İstanbul Barosu'nda ne idüğü belirsiz bir CHP milletvekilinin başkan seçilmesi ve Anayasa'nın ilk 4 maddesinin değişebileceğini söylemesi skandaldır. Bu şahsın maddelere olumlu ya da olumsuz nasıl dokunmayı düşündüğünü açıklaması gerekir. Cahile meydanı boş bırakırsan ayaklar kendini baş oldum sanır. Uyarıyorum, baş olan ayaklar düz dursun, milletin sabrını sınamasın, bayramlık ağzımı daha fazla açtırmasın.

FETÖ elebaşına da bu dünya kalmadı. Dileğim tüm günahlarının bedelini ödemesi, cehennemde ebediyen alev alev yanmasıdır. Bu teröristin Türkiye'de gömüleceği bir toprak yoktur.

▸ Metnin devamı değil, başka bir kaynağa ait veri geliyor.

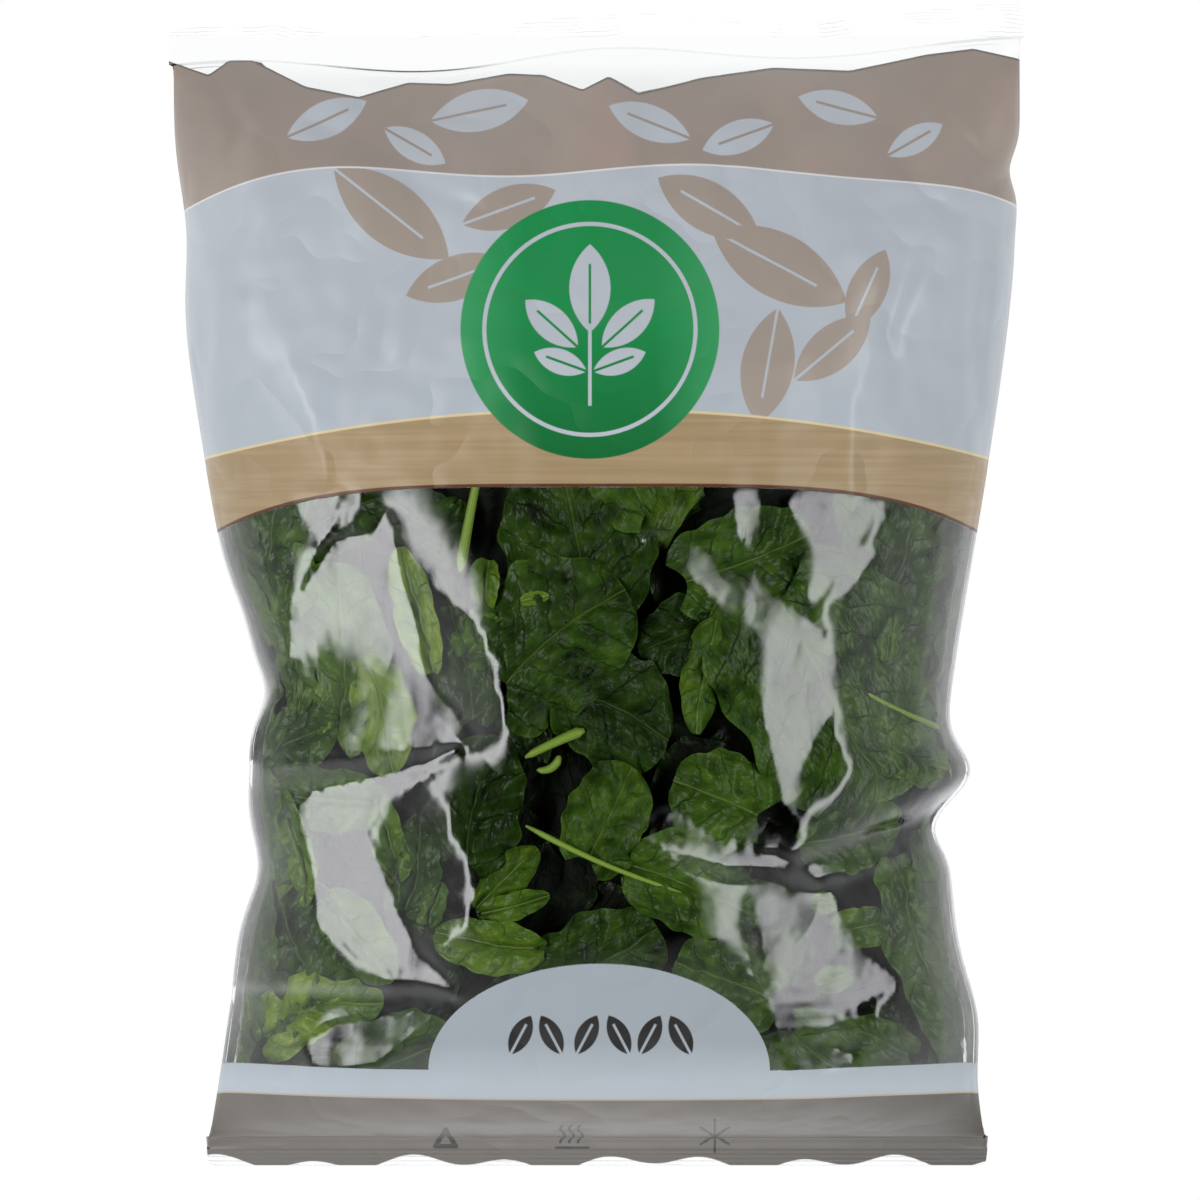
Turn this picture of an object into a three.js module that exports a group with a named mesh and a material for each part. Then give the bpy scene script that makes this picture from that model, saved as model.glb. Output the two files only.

DEM'e uzattığım el günlerdir konuşuluyor. Önüne gelen kendi meşrebine göre değerlendirme yapıyor. Son dönemde açıklama yapıp samimi niyetimi paylaşmış olsam da birileri yine samanlıkta iğne aramaya çalışıyor. Yeni bir çözüm sürecinin inşa edildiği iddiaları gündeme gelmiştir. Bir eski Meclis başkanı kafasının içinde ne kadar kir varsa dökmüştür.

Türkiye'nin yeni bir çözüm sürecine değil ortak bir aklı çalıştırmaya, dış dayatmalara karşı durmaya, bin yıllık kardeşliği güçlendirmeye ihtiyacı vardır. Türkiye'nin sorunu Kürtler değil, bölücü terör örgütüdür. Bu örgüt ülkemize insan, enerji ve kaynak kaybettirmiştir. Buna ayrılan kaynak doğu bölgesine ayrılmış olsaydı, işsizliğin nasıl azalacağını, bölgenin kalkınacağını herkes bilir.

Terör başka siyaset başkadır. İkisi arasında kalın bir çizgi çekilmeden, önce Kürt kardeşlerimiz olmak üzere hiçbir vatandaşımız istediği noktaya kolayca ulaşamayacaktır. Terörün silahsız çözümü asla yoktur. Hiçbir taviz ve geri adım teröristi doyurmaz. Terörü yaratan ortamı demokratik yollarla çözmekten kaçınmak hatalıdır. Ancak müzakere-mütakere dayatması işe yaramayacaktır. Terörle hiçbir yere varılmaz, varılamayacaktır. Kürt kardeşlerimizle terör örgütü arasında hiçbir ortaklık yoktur. Geçen hafta dediğim gibi terörist başı buyursun, terörün bittiğini, örgütün tasfiye edildiğini tek taraflı ilan etsin. Bu açıklamamı anlamayan, anlamak istemeyenler de var tabii. Tecridi kaldırılsın, terörist başı gelsin DEM Parti grup toplantısında konuşsun. Terörün bittiğini açıklasın, sonra da umut hakkının kullanılması için başvurusunu yapsın. Hodri meydan! Buna varız."